A triumphant Barry McGuigan after the fight was stopped

Frampton could make more money on pay per view, but McGuigan is guessing – on the basis of what he has witnessed in the north of Ireland – that there is greater long-term value in punching way beyond the community of boxing souls. There is a mainstream drama unfolding around Frampton that has reached beyond sport to a wider demographic in Belfast. The hope must be that this is transferable, first to a wider British and Irish audience and perhaps beyond, and also that Quigg buys into the vision.
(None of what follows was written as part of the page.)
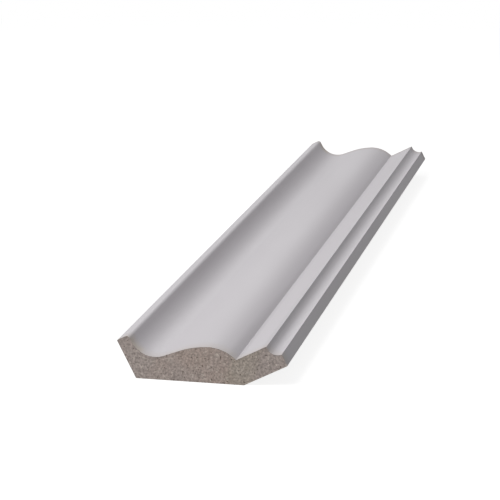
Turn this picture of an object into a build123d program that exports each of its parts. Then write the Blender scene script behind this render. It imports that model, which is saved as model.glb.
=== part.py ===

“We really feel we would like to box in England and believe there is a future with ITV,” said McGuigan. “I can’t wait to see what the results [viewing figures] are. Quigg was here tonight. He’s obviously interested. He keeps pushing this pay per view thing but I believe the fight can be made on terrestrial if we are all less greedy. This can be a major event in the summer on ITV. Let’s make these kids superstars. Let’s think about the game.”

Frampton would fight anywhere; he is bright and McGuigan is pushing against an open door with his expansionist plans. Frampton rates this as his most accomplished performance. At 28 he is developing into a rare specimen, emulating the great Manny Pacquiao in demonstrating the capacity of the lighter weights to produce epic duels.

“I felt comfortable in there. He seemed slow to me,” he said. “I could see everything that was coming and was hitting him with the right all night. But give him respect, he was tough. He was in my ear the whole time. He said I punched like a pussy and at the start at the fight said, ‘it is just you and me now boy’. He was still talking at the end, though I had no idea what he was saying. I wanted to teach him some manners. I gave him some respect as a fighter but not as a man.”

McGuigan plans to pick up the thread with Sloane this week to establish the viability of continuing the terrestrial journey with ITV. His next call will be to Quigg.